Hugh Nibley passed away on Feb. 24. He will be greatly missed. I had the privilege of being in his ward when I was in graduate school at BYU. It was the Provo Ninth Ward, meeting in a building on 700 North and about 600 East. He was a warm and witty man. He was called as the Gospel Doctrine instructor for the ward, but needed some time off to keep up with all the demands on his time, so somehow I was called as his assistant. He would teach about every other Sunday, and I would when he didn’t. I had the most fun when he was teaching, of course.
When Hugh Nibley taught Sunday School, you might not be surprised to know that he did not always strictly follow the manual, although he often did cover the section of the scriptures that we were presumably studying that week. One of my strongest memories is when, in the midst of covering the Old Testament, he chose to give a lecture on the meaning of the wadjet eye – the stylized Egyptian eye found on Facsimile 2 in the Book of Abraham (see the upper right-hand corner, Figure 3 – the eye is to the left of the orb above the seated god). The richness of ancient Egyptian concepts associated with that symbol are beautifully consistent with Joseph Smith’s statement that Figure 3 is associated with the “grand Key-words of the Holy Priesthood” and with divine authority. It was a fascinating lesson, filled with one scholarly citation after another read from handwritten cards or notes regarding what the experts have said about this symbol.
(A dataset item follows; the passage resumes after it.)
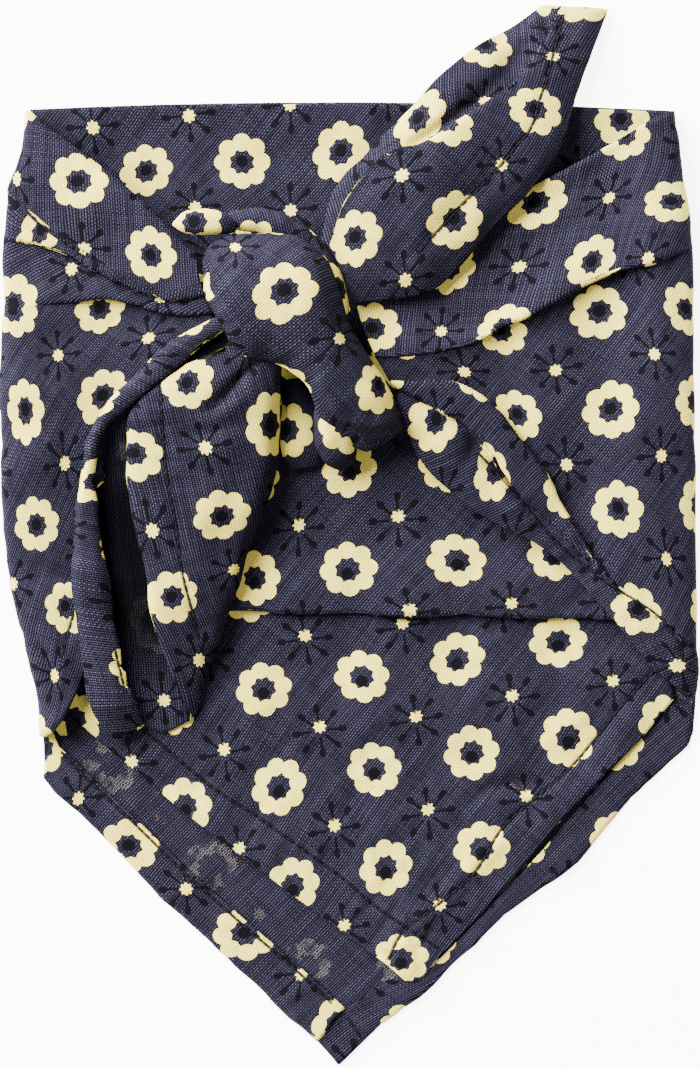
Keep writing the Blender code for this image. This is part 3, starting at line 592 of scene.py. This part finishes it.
def laid_round(grid):
    """Plan places of a closed grid's points, with the cloth laid out sideways from the crown of each ring."""
    plan = grid[..., :2].copy()
    for ring, flat in zip(grid, plan):
        crown = int(np.argmax(ring[:, 2]))
        reach = reach_along(ring)
        quarter = len(ring) // 4
        sideways = ring[min(crown + quarter, len(ring) - 1), :2] - ring[max(crown - quarter, 0), :2]
        sideways /= max(np.linalg.norm(sideways), 1e-6)
        flat[:] = ring[crown, :2] + np.outer(reach - reach[crown], sideways)
    return plan


def unrolled(grid, reference):
    """Plan places of the grid's points, with the cloth before the reference column laid out to its side."""
    plan = grid[..., :2].copy()
    if reference:
        steps = np.linalg.norm(np.diff(grid, axis=1), axis=2)
        outwards = np.array([math.copysign(1, plan[0, 0, 0]), 0])
        reach = np.cumsum(steps[:, reference - 1 :: -1], axis=1)[:, ::-1]
        plan[:, :reference] = plan[:, reference, None] + outwards * reach[..., None]
    rise = np.linalg.norm(np.diff(grid, axis=0), axis=2)
    run = np.diff(plan, axis=0)
    length = np.maximum(np.linalg.norm(run, axis=2), 1e-6)
    extra = run / length[..., None] * np.maximum(rise - length, 0)[..., None]
    hidden = np.concatenate([np.zeros((1, *extra.shape[1:])), np.cumsum(extra, axis=0)])
    return plan + HIDDEN_SHARE * (hidden - hidden.mean(axis=0))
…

The lesson began vigorously as Nibley jumped into the topic and continued at top speed for the rest of the lesson. Unfortunately, he never bothered to point out what and where the wadjet eye was, and several people in front of me were whispering among themselves trying to figure out what on earth he was talking about. I had read some of his writings and could benefit somewhat from the actually fascinating lesson, but those who didn’t already know what the wadjet eye was were left in the dark. I don’t think he ever looked up to take questions, and I was too shy to interrupt. I guess I should have said something. So much for being a helpful assistant!
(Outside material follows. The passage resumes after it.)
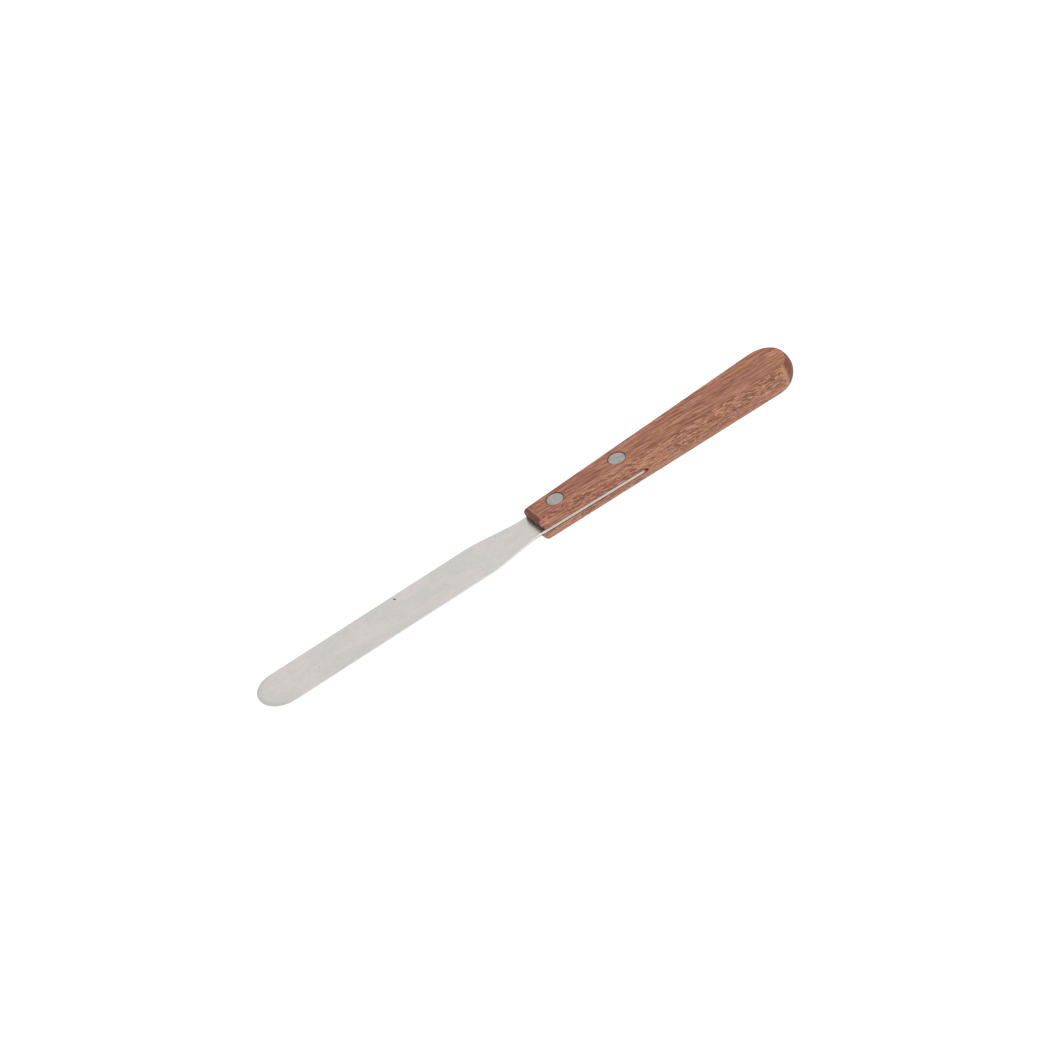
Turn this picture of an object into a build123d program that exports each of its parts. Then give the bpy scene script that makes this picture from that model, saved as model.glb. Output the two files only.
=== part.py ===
from build123d import *
from math import cos, radians, sin
import os

os.makedirs("parts", exist_ok=True)

# A palette knife lying flat. X runs along the knife, from the blade's tip (-X) to the butt (+X),
# Y across it and Z up. The origin is under the middle of its whole length, on the surface that
# the handle's flat underside rests on. All sizes are in millimetres.

# Blade, with the tang that runs on inside the handle.
BLADE_REACH = 101.6
BLADE_WIDTH = 16.0
NECK_WIDTH = 10.5
SHOULDER_LENGTH = 22.2
TANG_LENGTH = 37.9
TANG_CORNER_RADIUS = 1.0
TANG_THICKNESS = 1.05
SHOULDER_THICKNESS = 0.72
TIP_THICKNESS = 0.4

# The tang and its kerf run down a little towards the butt, so the blade's tip stands higher.
TANG_TILT = 0.85

# Handle, one piece of wood.
HANDLE_LENGTH = 99.0
HANDLE_THICKNESS = 9.2
FRONT_WIDTH = 10.6
BUTT_WIDTH = 16.7
BUTT_LENGTH = 9.8
BUTT_FULLNESS = 0.59
SIDE_BULGE = 1.5
CREASE_RADIUS = 0.5

# Front of the handle, sanded by hand: square above the kerf, and below it a rounded lip that
# reaches a little further forward.
FRONT_TOP_RADIUS = 1.3
LIP_REACH = 0.9
LIP_FULLNESS = 0.3
LIP_SETBACK = 1.9
LIP_ROUNDING = 1.5

# Saw kerf that the tang sits in, cut with a round saw.
KERF_HEIGHT = 1.3
KERF_DEPTH = 39.3
SAW_RADIUS = 50.0

# Two-piece cutlery rivets: a stud pressed into a socket from the other side.
RIVET_SETBACKS = {"front": 9.2, "rear": 32.95}
HEAD_RADIUS = 2.78
HEAD_THICKNESS = 1.2
HEAD_CROWN = 0.1
HEAD_EDGE_RADIUS = 0.2
HEAD_BELOW_FLAT = 0.1
SOCKET_TUBE_RADIUS = 1.6
STUD_SHANK_RADIUS = 1.05
SOCKET_TUBE_GAP = 0.2
SOCKET_BORE_FLOOR = 0.9
COUNTERBORE_CLEARANCE = 0.12
SHANK_CLEARANCE = 0.05

# Places worked out from the sizes.
tip_x = -(BLADE_REACH + HANDLE_LENGTH) / 2
front_x = tip_x + BLADE_REACH
butt_x = front_x + HANDLE_LENGTH
butt_start_x = butt_x - BUTT_LENGTH
middle_z = HANDLE_THICKNESS / 2
side_slope = (BUTT_WIDTH - FRONT_WIDTH) / 2 / (butt_start_x - front_x)
rivet_places = [(front_x + setback, 0) for setback in RIVET_SETBACKS.values()]
rivet_hole_radius = SOCKET_TUBE_RADIUS + SHANK_CLEARANCE
counterbore_depth = HEAD_BELOW_FLAT + HEAD_THICKNESS

# The blade's own planes start at the neck, in the middle of the handle's front face. Along the
# blade their x is 0 at the neck, negative on the blade and positive on the tang.
tilt = radians(TANG_TILT)
along_blade = (cos(tilt), 0, -sin(tilt))
blade_flat = Plane(origin=(front_x, 0, middle_z), x_dir=along_blade, z_dir=(sin(tilt), 0, cos(tilt)))
blade_side = Plane(origin=(front_x, 0, middle_z), x_dir=along_blade, z_dir=(0, -1, 0))


# ---------------------------------------------------------------- blade
tip_radius = BLADE_WIDTH / 2
tang_end_half_width = NECK_WIDTH / 2 + side_slope * TANG_LENGTH

with BuildPart() as blade:
    # Seen from above: round tip, parallel edges, S-shaped shoulders, neck and widening tang.
    with BuildSketch(blade_flat):
        with BuildLine():
            tip = CenterArc((tip_radius - BLADE_REACH, 0), tip_radius, 180, -90)
            edge = Line(tip @ 1, (-SHOULDER_LENGTH, tip_radius))
            shoulder = Bezier(
                edge @ 1,
                (-SHOULDER_LENGTH * 2 / 3, tip_radius),
                (-SHOULDER_LENGTH / 3, NECK_WIDTH / 2),
                (0, NECK_WIDTH / 2),
            )
            tang_side = Line(shoulder @ 1, (TANG_LENGTH, tang_end_half_width))
            Line(tang_side @ 1, (TANG_LENGTH, 0))
            mirror(about=Plane.XZ)
        make_face()
        fillet(vertices().group_by(Axis.X)[-1], TANG_CORNER_RADIUS)
    extrude(amount=BLADE_WIDTH, both=True)

    # Seen from the side: an even tang, a neck that thins quickly and a blade that thins slowly.
    with BuildSketch(blade_side):
        with BuildLine():
            Polyline(
                (TANG_LENGTH, TANG_THICKNESS / 2),
                (0, TANG_THICKNESS / 2),
                (-SHOULDER_LENGTH, SHOULDER_THICKNESS / 2),
                (-BLADE_REACH, TIP_THICKNESS / 2),
                (-BLADE_REACH, -TIP_THICKNESS / 2),
                (-SHOULDER_LENGTH, -SHOULDER_THICKNESS / 2),
                (0, -TANG_THICKNESS / 2),
                (TANG_LENGTH, -TANG_THICKNESS / 2),
                close=True,
            )
        make_face()
    extrude(amount=BLADE_WIDTH, both=True, mode=Mode.INTERSECT)

    # Rivet holes through the tang.
    with BuildSketch():
        with Locations(*rivet_places):
            Circle(rivet_hole_radius)
    extrude(amount=HANDLE_THICKNESS, mode=Mode.SUBTRACT)

blade.part.label = "blade"
export_step(blade.part, "parts/blade.step")


# ---------------------------------------------------------------- handle
spare = FRONT_WIDTH / 2
start_x = front_x - spare
kerf_setback = SAW_RADIUS - (SAW_RADIUS**2 - BUTT_WIDTH**2) ** 0.5

with BuildPart() as handle:
    # Three outlines, widest at the middle, so that the sides are barrelled all the way round
    # the butt. They start in front of the handle, and the front is shaped afterwards.
    for level, inset in ((0, SIDE_BULGE), (middle_z, 0), (HANDLE_THICKNESS, SIDE_BULGE)):
        start_half = FRONT_WIDTH / 2 - side_slope * spare - inset
        butt_half = BUTT_WIDTH / 2 - inset
        end_x = butt_x - inset
        reach = BUTT_FULLNESS * (end_x - butt_start_x)
        with BuildSketch(Plane.XY.offset(level)):
            with BuildLine():
                start = Line((start_x, 0), (start_x, start_half))
                side = Line(start @ 1, (butt_start_x, butt_half))
                Bezier(
                    side @ 1,
                    (butt_start_x + reach, butt_half + side_slope * reach),
                    (end_x, BUTT_FULLNESS * butt_half),
                    (end_x, 0),
                )
                mirror(about=Plane.XZ)
            make_face()
    loft()

    # The crease between the flats and the barrelled sides is lightly rounded.
    creases = faces().filter_by(Axis.Z).edges().filter_by(lambda e: e.center().X > start_x + spare)
    fillet(creases, CREASE_RADIUS)

    # The shape of the front, seen from the side.
    with BuildSketch(Plane.XZ):
        with BuildLine():
            top = Line((butt_x, HANDLE_THICKNESS), (front_x + FRONT_TOP_RADIUS, HANDLE_THICKNESS))
            corner = RadiusArc(top @ 1, (front_x, HANDLE_THICKNESS - FRONT_TOP_RADIUS), -FRONT_TOP_RADIUS)
            face = Line(corner @ 1, (front_x, middle_z))
            step = Line(face @ 1, (front_x - LIP_REACH, middle_z))
            lip = SagittaArc(step @ 1, (front_x + LIP_SETBACK, 0), -LIP_FULLNESS)
            Polyline(lip @ 1, (butt_x, 0), top @ 0)
        make_face()
        fillet(vertices().sort_by_distance((front_x + LIP_SETBACK, 0))[0], LIP_ROUNDING)
    extrude(amount=BUTT_WIDTH, both=True, mode=Mode.INTERSECT)

    # Saw kerf, open at the front and at both sides, with the round end that the saw leaves.
    with BuildSketch(blade_flat.offset(-KERF_HEIGHT / 2)):
        with BuildLine():
            left_wall = Line((-spare, BUTT_WIDTH), (KERF_DEPTH - kerf_setback, BUTT_WIDTH))
            right_wall = Line((KERF_DEPTH - kerf_setback, -BUTT_WIDTH), (-spare, -BUTT_WIDTH))
            ThreePointArc(left_wall @ 1, (KERF_DEPTH, 0), right_wall @ 0)
            Line(right_wall @ 1, left_wall @ 0)
        make_face()
    extrude(amount=KERF_HEIGHT, mode=Mode.SUBTRACT)

    # Rivet holes, counterbored from above and from below.
    with BuildSketch():
        with Locations(*rivet_places):
            Circle(rivet_hole_radius)
    extrude(amount=HANDLE_THICKNESS, mode=Mode.SUBTRACT)
    for flat, into_wood in ((Plane.XY, 1), (Plane.XY.offset(HANDLE_THICKNESS), -1)):
        with BuildSketch(flat):
            with Locations(*rivet_places):
                Circle(HEAD_RADIUS + COUNTERBORE_CLEARANCE)
        extrude(amount=into_wood * counterbore_depth, mode=Mode.SUBTRACT)

handle.part.label = "handle"
export_step(handle.part, "parts/handle.step")


# ---------------------------------------------------------------- rivets
crown_radius = (HEAD_RADIUS**2 + HEAD_CROWN**2) / (2 * HEAD_CROWN)
stud_rim_z = HANDLE_THICKNESS - HEAD_BELOW_FLAT
stud_seat_z = stud_rim_z - HEAD_THICKNESS
socket_rim_z = HEAD_BELOW_FLAT
socket_seat_z = socket_rim_z + HEAD_THICKNESS
bore_floor_z = socket_rim_z + SOCKET_BORE_FLOOR
tube_top_z = stud_seat_z - SOCKET_TUBE_GAP
shank_end_z = bore_floor_z + SOCKET_TUBE_GAP

for place, (rivet_x, rivet_y) in zip(RIVET_SETBACKS, rivet_places):
    section_plane = Plane(origin=(rivet_x, rivet_y, 0), x_dir=(1, 0, 0), z_dir=(0, -1, 0))
    rivet_axis = Axis((rivet_x, rivet_y, 0), (0, 0, 1))

    # Stud: a slightly crowned head and a solid shank.
    with BuildPart() as stud:
        with BuildSketch(section_plane):
            with BuildLine():
                crown = RadiusArc((0, stud_rim_z + HEAD_CROWN), (HEAD_RADIUS, stud_rim_z), crown_radius)
                Polyline(
                    crown @ 1,
                    (HEAD_RADIUS, stud_seat_z),
                    (STUD_SHANK_RADIUS, stud_seat_z),
                    (STUD_SHANK_RADIUS, shank_end_z),
                    (0, shank_end_z),
                    crown @ 0,
                )
            make_face()
        revolve(axis=rivet_axis)
        fillet(edges().filter_by(lambda e: e.is_closed).sort_by(Axis.Z)[-1], HEAD_EDGE_RADIUS)
    stud.part.label = f"{place}_rivet_stud"
    export_step(stud.part, f"parts/{place}_rivet_stud.step")

    # Socket: the same head below, with a tube that takes the shank.
    with BuildPart() as socket:
        with BuildSketch(section_plane):
            with BuildLine():
                crown = RadiusArc((0, socket_rim_z - HEAD_CROWN), (HEAD_RADIUS, socket_rim_z), -crown_radius)
                Polyline(
                    crown @ 1,
                    (HEAD_RADIUS, socket_seat_z),
                    (SOCKET_TUBE_RADIUS, socket_seat_z),
                    (SOCKET_TUBE_RADIUS, tube_top_z),
                    (STUD_SHANK_RADIUS, tube_top_z),
                    (STUD_SHANK_RADIUS, bore_floor_z),
                    (0, bore_floor_z),
                    crown @ 0,
                )
            make_face()
        revolve(axis=rivet_axis)
        fillet(edges().filter_by(lambda e: e.is_closed).sort_by(Axis.Z)[0], HEAD_EDGE_RADIUS)
    socket.part.label = f"{place}_rivet_socket"
    export_step(socket.part, f"parts/{place}_rivet_socket.step")
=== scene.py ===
"""A palette knife: its blade, its wooden handle and its rivets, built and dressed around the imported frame."""

import logging
from dataclasses import dataclass, field
from enum import Enum
from math import atan2, cos, pi, radians, sin, sqrt, tan
from typing import Callable, Iterable

import bmesh
import bpy
from mathutils import Matrix, Vector


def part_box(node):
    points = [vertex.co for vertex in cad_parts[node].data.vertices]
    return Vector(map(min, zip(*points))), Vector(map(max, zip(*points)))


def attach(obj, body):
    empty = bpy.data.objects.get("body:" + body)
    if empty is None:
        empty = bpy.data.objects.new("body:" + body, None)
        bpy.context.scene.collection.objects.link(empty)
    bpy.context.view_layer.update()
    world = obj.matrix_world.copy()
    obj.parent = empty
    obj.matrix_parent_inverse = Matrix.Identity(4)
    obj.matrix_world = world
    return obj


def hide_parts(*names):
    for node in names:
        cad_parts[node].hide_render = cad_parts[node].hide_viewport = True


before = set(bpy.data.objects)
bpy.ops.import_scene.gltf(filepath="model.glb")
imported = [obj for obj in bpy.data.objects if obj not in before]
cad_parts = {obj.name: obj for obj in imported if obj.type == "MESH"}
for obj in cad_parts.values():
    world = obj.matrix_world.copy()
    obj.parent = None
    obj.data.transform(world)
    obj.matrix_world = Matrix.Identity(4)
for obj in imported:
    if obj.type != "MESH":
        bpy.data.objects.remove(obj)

log = logging.getLogger("palette_knife")

Socket = bpy.types.NodeSocket
Triple = tuple[float, float, float]
Colour = tuple[float, float, float, float]
Value = Socket | float | Triple | Colour

MM = 0.001
WELD = 0.004 * MM
TANG_TILT = radians(0.85)
STUDS = ("front_rivet_stud", "rear_rivet_stud")


# ---------------------------------------------------------------- bench work


class Pick(Enum):
    """What an edit-mode selection is made of."""

    POINTS = "VERT"
    EDGES = "EDGE"
    FACES = "FACE"


def hold(piece: bpy.types.Object) -> bpy.types.Object:
    """Selects one object alone and makes it active.

    Args:
        piece: The object to work on.

    Returns:
        The same object.
    """
    if bpy.context.object is not None and bpy.context.object.mode != "OBJECT":
        bpy.ops.object.mode_set(mode="OBJECT")
    bpy.ops.object.select_all(action="DESELECT")
    piece.select_set(True)
    bpy.context.view_layer.objects.active = piece
    return piece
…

Sadly, he passed away as Martha Nibley Beck unleashed a book with some of the wildest and most unbelievable accusations you could imagine against this saintly man. All her other siblings have joined together to provide a firm and convincing defense of Brother Nibley.
Brother Nibley’s writings laid a foundation for LDS apologetics, showing Mormons and the world that there are many powerful evidences supporting the claim of authenticity for the Book of Mormon and other LDS texts. Even more importantly for me, he provided a context to help Latter-day Saints appreciate the rich and ancient nature of the LDS Temple, greatly adding to the value of the experience there.
Somewhat like Joseph Smith, Hugh Nibley’s name is being had for good and evil all over the world – but his legacy was one of great good, in spite of whatever weaknesses he had as a person or as a Gospel Doctrine teacher. The weaknesses I saw were actually symptoms of unbalanced strength and excessive focus. Would that these were the worst weaknesses of all the Lord’s people.